Carolyn McSherry, a UNM Ph.D. candidate in American Studies, will present a talk on "Bounding the Collective: Territory, Economy and Ecology in the Soil Conservations Services Navajo Project" at 10 a.m. on Friday, June 29 in the Waters Room (105) of Zimmerman Library.

McSherry's research explores the ways that territory sets context for people and how ecology and economy are thought to correspond to those boundaries.  She uses the Soil Conservation Service records and papers from historian Donald Lee Parman to reveal the contradictions surrounding the Navajo Project in the 1930s.

When John Collier joined the Roosevelt administration in 1933 as Commissioner of Indian Affairs, he set out to reconfigure the relationship of the United States to its Indian wards.  The new commissioner critiqued the allotment policy which since 1877 had worked to disburse tribal land holdings to individuals and thereby undermine tribal claims to land, resources and political power.

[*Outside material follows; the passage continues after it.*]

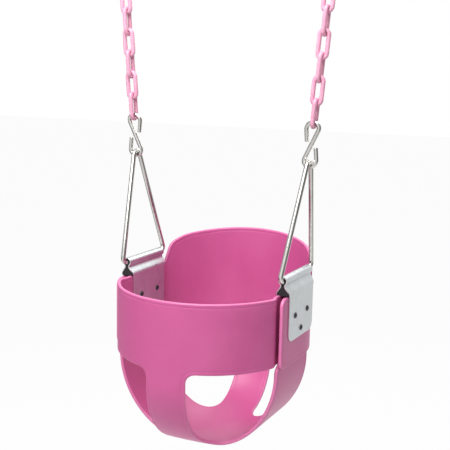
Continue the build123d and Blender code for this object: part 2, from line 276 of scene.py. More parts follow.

Under the title of cultural pluralism, he sought to re-tribalize landholdings and institute some version of self-rule.  In part through his work with soil scientists of the Soil Conservation Service, Collier developed a parallel interest in land conservation and its implications for self-sufficiency (proper use of land for the collective well being).  This is what McSherry will discuss in her lecture.

The lecture is co-hosted by the Center for Southwest Research and Special Collections at University Libraries, the Office of the State Historian and the Historical Society of New Mexico.  Funding for the fellowships is made possible through the generosity of individuals and not-for-profit organizations including the Ellison Family Grant, the King/Carpenter Foundation, the Historical Society of New Mexico's Paul Carpenter Education Fund, the Jane Sanchez Legacy Fund and the Center for Regional Studies at the University of New Mexico.